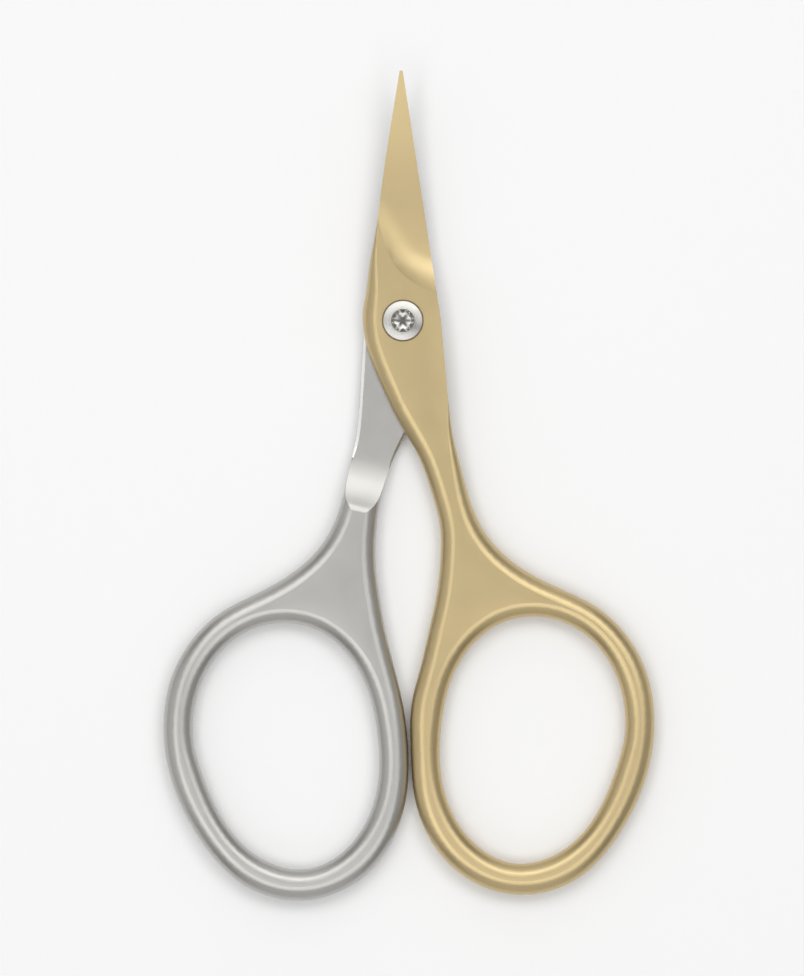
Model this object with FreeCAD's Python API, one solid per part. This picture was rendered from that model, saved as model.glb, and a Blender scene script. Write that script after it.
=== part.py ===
import FreeCAD, Part

import math
import os

# Cuticle scissors, closed, lying on their back with the points along +Y.
# All lengths are in millimetres. X runs across, Y along and Z up out of the
# face that carries the screw. The pivot axis is the Z axis, and z = 0 is the
# plane that the scissors rest on.
#
# The scissors are two forged halves on one pivot. Each half is described in
# its own half frame: h is the height above the middle plane of the joint, and
# grows towards the half's outer face. The front half stands that way up. The
# rear half is turned over about the Y axis.

Vector = FreeCAD.Vector
AXIS_Y = Vector(0, 1, 0)
AXIS_Z = Vector(0, 0, 1)
ORIGIN = Vector(0, 0, 0)

# Driving sizes of the whole tool
handle_thickness = 3.2
half_gap = 0.06
overrun = 1.0

# Driving sizes of the blades
blade_length = 27.1
rear_point_setback = 0.6
point_width = 0.36
point_round = 0.1
front_point_x = 0.42
rear_point_x = -0.02
blade_rise = 3.5
flat_mating_radius = 5.0
edge_thickness = 0.5
point_edge_thickness = 0.22
grind_slope = 0.14
grind_run_out_radius = 8.0
spine_round_end = 0.1

# Driving sizes of the joint and the shanks
joint_reach = 4.35
rear_spine_inset = 0.3
ramp_start_radius = 15.0
ramp_end_radius = 21.6
ramp_lip_radius = 2.2
ramp_lip_depth = 0.02
edge_round = 1.5
edge_bevel = 0.3
soft_corner = 0.06

# Driving sizes of the bows
bow_gap = 0.27
front_bow_y = -45.62
rear_bow_y = -45.88
bow_lean_deg = 9.4
hole_half_width = 10.0
hole_half_height = 13.5
rim_side_width = 3.3
rim_end_width = 3.7

# Driving sizes of the pivot
head_diameter = 4.35
head_rim_height = 0.6
head_crown = 0.12
head_edge_chamfer = 0.08
head_recess_depth = 0.45
head_recess_clearance = 0.1
shoulder_diameter = 3.4
running_clearance = 0.03
axial_play = 0.01
thread_diameter = 2.5
thread_clearance = 0.02
thread_chamfer = 0.2
nut_flange_diameter = 5.6
nut_flange_thickness = 0.55
nut_sleeve_diameter = 3.9
nut_cap_thickness = 0.35
nut_seat_clearance = 0.02
nut_edge_chamfer = 0.1
washer_thickness = 0.12
washer_clearance = 0.05
gap_washer_diameter = 7.0
gap_washer_bore = 3.6
gap_washer_seat = 0.2
socket_point_diameter = 2.31
socket_flat_diameter = 1.66
socket_depth = 1.3
socket_lobes = 6
lobe_half_angle_deg = 14

# Sizes that follow from the driving sizes
rear_blade_length = blade_length - rear_point_setback
half_thickness = handle_thickness / 2
mating_height = half_gap / 2
rear_mating_z = half_thickness - mating_height
front_mating_z = half_thickness + mating_height
recess_floor_z = handle_thickness - head_recess_depth
head_seat_z = recess_floor_z + washer_thickness + axial_play
head_rim_z = head_seat_z + head_rim_height
head_top_z = head_rim_z + head_crown
gap_washer_floor_z = rear_mating_z - gap_washer_seat
gap_washer_top_z = front_mating_z - axial_play
nut_top_z = gap_washer_floor_z - gap_washer_seat / 2
shoulder_end_z = nut_top_z + running_clearance
thread_end_z = nut_cap_thickness + running_clearance

# Blade curve: the radius whose arc climbs blade_rise between the flat part of
# the mating face and the point
blade_run = blade_length - flat_mating_radius
blade_curve_radius = (blade_run ** 2 + blade_rise ** 2) / (2 * blade_rise)

# The long edges are rounded up to slab_end. The bar is no higher than the joint
# up to blade_start, where the ground face has taken all of its outer face away.
slab_end_share = 0.39
blade_start_share = 0.5
slab_end = slab_end_share * blade_length
blade_start = blade_start_share * blade_length

# Outline of a half, in its half frame. The outer side is the cutting edge and
# the outside of the shank, the inner side is the spine and the inside.
# Points near the joint are shares of joint_reach and blade_length, and points
# of the shank are shares of the place of the bow's centre.
heel_share = (0.952, 0.0)
kink_share = (1.106, 0.332)
growing_round_shares = (
    (0.388, 0.263),
    (0.455, 0.35),
    (0.535, 0.438),
    (0.655, 0.513),
)
outer_shank_shares = (
    (0.846, 0.574),
    (1.169, 0.633),
    (1.552, 0.69),
    (1.769, 0.75),
    (1.899, 0.81),
)
front_inner_shares = (
    (0.021, 0.918),
    (0.097, 0.831),
    (0.172, 0.743),
    (0.241, 0.656),
    (0.279, 0.568),
    (0.281, 0.494),
    (0.22, 0.415),
    (0.117, 0.327),
    (-0.042, 0.242),
)
rear_inner_shares = (
    (0.042, 0.918),
    (0.105, 0.831),
    (0.175, 0.743),
    (0.225, 0.655),
    (0.253, 0.568),
    (0.243, 0.495),
    (0.2, 0.416),
    (0.097, 0.329),
    (-0.055, 0.243),
)
inner_joint_shares = (
    (-0.471, 0.291),
    (-0.775, 0.170),
    (-0.945, 0.080),
)
shoulder_share = (1.0, 0.018)
spine_shares = (
    (0.920, 0.103),
    (0.805, 0.229),
    (0.625, 0.376),
    (0.494, 0.517),
    (0.274, 0.738),
)

# A bow is a leaning ellipse, pressed a little out of round. These are the
# shares of the ellipse's radius at even steps of angle, from its outer side on.
hole_shares = (
    0.992, 1.015, 0.988, 0.980, 1.019, 1.036, 0.991, 1.001, 1.010, 1.019, 1.004, 0.976,
)
rim_shares = (0.992, 0.973, 0.996, 0.995, 1.004, 0.998, 0.980)
rim_start_deg = 0
rim_step_deg = -30
rim_end_deg = -170

# Stations of the bevels on the mating face: how far along the edge, and the
# bevel's width as a share of edge_bevel. Below nothing, it misses the edge.
heel_bevels = ((0.0, -0.4), (0.35, 1.0), (0.7, 1.0))
outer_bevels = ((0.0, 1.0), (0.13, 1.0), (0.25, 1.0), (0.33, 0.8), (0.41, 0.0), (0.5, -1.6))
inner_bevels = (
    (0.1, -1.6), (0.16, 0.1), (0.22, 0.8), (0.3, 1.0), (0.5, 1.0), (0.7, 1.0), (0.85, 0.9), (1.0, -0.4),
)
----
▸ **Task**:
Print the material verbatim, all of it.

▸ **Final answer**:
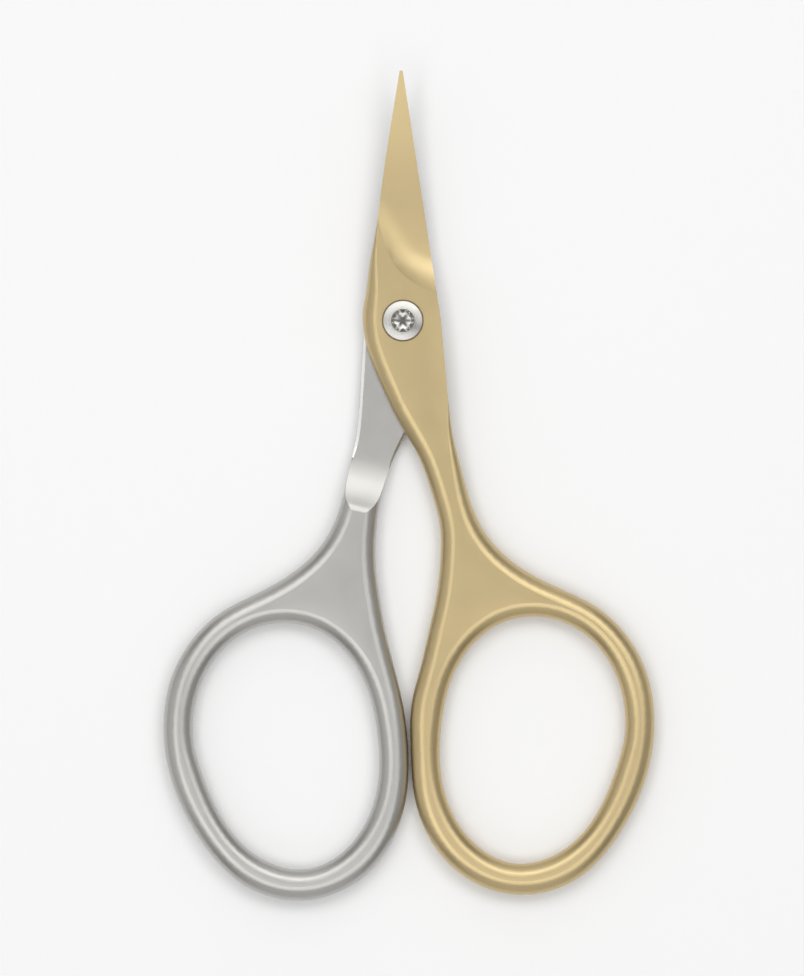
Model this object with FreeCAD's Python API, one solid per part. This picture was rendered from that model, saved as model.glb, and a Blender scene script. Write that script after it.
=== part.py ===
import FreeCAD, Part

import math
import os

# Cuticle scissors, closed, lying on their back with the points along +Y.
# All lengths are in millimetres. X runs across, Y along and Z up out of the
# face that carries the screw. The pivot axis is the Z axis, and z = 0 is the
# plane that the scissors rest on.
#
# The scissors are two forged halves on one pivot. Each half is described in
# its own half frame: h is the height above the middle plane of the joint, and
# grows towards the half's outer face. The front half stands that way up. The
# rear half is turned over about the Y axis.

Vector = FreeCAD.Vector
AXIS_Y = Vector(0, 1, 0)
AXIS_Z = Vector(0, 0, 1)
ORIGIN = Vector(0, 0, 0)

# Driving sizes of the whole tool
handle_thickness = 3.2
half_gap = 0.06
overrun = 1.0

# Driving sizes of the blades
blade_length = 27.1
rear_point_setback = 0.6
point_width = 0.36
point_round = 0.1
front_point_x = 0.42
rear_point_x = -0.02
blade_rise = 3.5
flat_mating_radius = 5.0
edge_thickness = 0.5
point_edge_thickness = 0.22
grind_slope = 0.14
grind_run_out_radius = 8.0
spine_round_end = 0.1

# Driving sizes of the joint and the shanks
joint_reach = 4.35
rear_spine_inset = 0.3
ramp_start_radius = 15.0
ramp_end_radius = 21.6
ramp_lip_radius = 2.2
ramp_lip_depth = 0.02
edge_round = 1.5
edge_bevel = 0.3
soft_corner = 0.06

# Driving sizes of the bows
bow_gap = 0.27
front_bow_y = -45.62
rear_bow_y = -45.88
bow_lean_deg = 9.4
hole_half_width = 10.0
hole_half_height = 13.5
rim_side_width = 3.3
rim_end_width = 3.7

# Driving sizes of the pivot
head_diameter = 4.35
head_rim_height = 0.6
head_crown = 0.12
head_edge_chamfer = 0.08
head_recess_depth = 0.45
head_recess_clearance = 0.1
shoulder_diameter = 3.4
running_clearance = 0.03
axial_play = 0.01
thread_diameter = 2.5
thread_clearance = 0.02
thread_chamfer = 0.2
nut_flange_diameter = 5.6
nut_flange_thickness = 0.55
nut_sleeve_diameter = 3.9
nut_cap_thickness = 0.35
nut_seat_clearance = 0.02
nut_edge_chamfer = 0.1
washer_thickness = 0.12
washer_clearance = 0.05
gap_washer_diameter = 7.0
gap_washer_bore = 3.6
gap_washer_seat = 0.2
socket_point_diameter = 2.31
socket_flat_diameter = 1.66
socket_depth = 1.3
socket_lobes = 6
lobe_half_angle_deg = 14

# Sizes that follow from the driving sizes
rear_blade_length = blade_length - rear_point_setback
half_thickness = handle_thickness / 2
mating_height = half_gap / 2
rear_mating_z = half_thickness - mating_height
front_mating_z = half_thickness + mating_height
recess_floor_z = handle_thickness - head_recess_depth
head_seat_z = recess_floor_z + washer_thickness + axial_play
head_rim_z = head_seat_z + head_rim_height
head_top_z = head_rim_z + head_crown
gap_washer_floor_z = rear_mating_z - gap_washer_seat
gap_washer_top_z = front_mating_z - axial_play
nut_top_z = gap_washer_floor_z - gap_washer_seat / 2
shoulder_end_z = nut_top_z + running_clearance
thread_end_z = nut_cap_thickness + running_clearance

# Blade curve: the radius whose arc climbs blade_rise between the flat part of
# the mating face and the point
blade_run = blade_length - flat_mating_radius
blade_curve_radius = (blade_run ** 2 + blade_rise ** 2) / (2 * blade_rise)

# The long edges are rounded up to slab_end. The bar is no higher than the joint
# up to blade_start, where the ground face has taken all of its outer face away.
slab_end_share = 0.39
blade_start_share = 0.5
slab_end = slab_end_share * blade_length
blade_start = blade_start_share * blade_length

# Outline of a half, in its half frame. The outer side is the cutting edge and
# the outside of the shank, the inner side is the spine and the inside.
# Points near the joint are shares of joint_reach and blade_length, and points
# of the shank are shares of the place of the bow's centre.
heel_share = (0.952, 0.0)
kink_share = (1.106, 0.332)
growing_round_shares = (
    (0.388, 0.263),
    (0.455, 0.35),
    (0.535, 0.438),
    (0.655, 0.513),
)
outer_shank_shares = (
    (0.846, 0.574),
    (1.169, 0.633),
    (1.552, 0.69),
    (1.769, 0.75),
    (1.899, 0.81),
)
front_inner_shares = (
    (0.021, 0.918),
    (0.097, 0.831),
    (0.172, 0.743),
    (0.241, 0.656),
    (0.279, 0.568),
    (0.281, 0.494),
    (0.22, 0.415),
    (0.117, 0.327),
    (-0.042, 0.242),
)
rear_inner_shares = (
    (0.042, 0.918),
    (0.105, 0.831),
    (0.175, 0.743),
    (0.225, 0.655),
    (0.253, 0.568),
    (0.243, 0.495),
    (0.2, 0.416),
    (0.097, 0.329),
    (-0.055, 0.243),
)
inner_joint_shares = (
    (-0.471, 0.291),
    (-0.775, 0.170),
    (-0.945, 0.080),
)
shoulder_share = (1.0, 0.018)
spine_shares = (
    (0.920, 0.103),
    (0.805, 0.229),
    (0.625, 0.376),
    (0.494, 0.517),
    (0.274, 0.738),
)

# A bow is a leaning ellipse, pressed a little out of round. These are the
# shares of the ellipse's radius at even steps of angle, from its outer side on.
hole_shares = (
    0.992, 1.015, 0.988, 0.980, 1.019, 1.036, 0.991, 1.001, 1.010, 1.019, 1.004, 0.976,
)
rim_shares = (0.992, 0.973, 0.996, 0.995, 1.004, 0.998, 0.980)
rim_start_deg = 0
rim_step_deg = -30
rim_end_deg = -170

# Stations of the bevels on the mating face: how far along the edge, and the
# bevel's width as a share of edge_bevel. Below nothing, it misses the edge.
heel_bevels = ((0.0, -0.4), (0.35, 1.0), (0.7, 1.0))
outer_bevels = ((0.0, 1.0), (0.13, 1.0), (0.25, 1.0), (0.33, 0.8), (0.41, 0.0), (0.5, -1.6))
inner_bevels = (
    (0.1, -1.6), (0.16, 0.1), (0.22, 0.8), (0.3, 1.0), (0.5, 1.0), (0.7, 1.0), (0.85, 0.9), (1.0, -0.4),
)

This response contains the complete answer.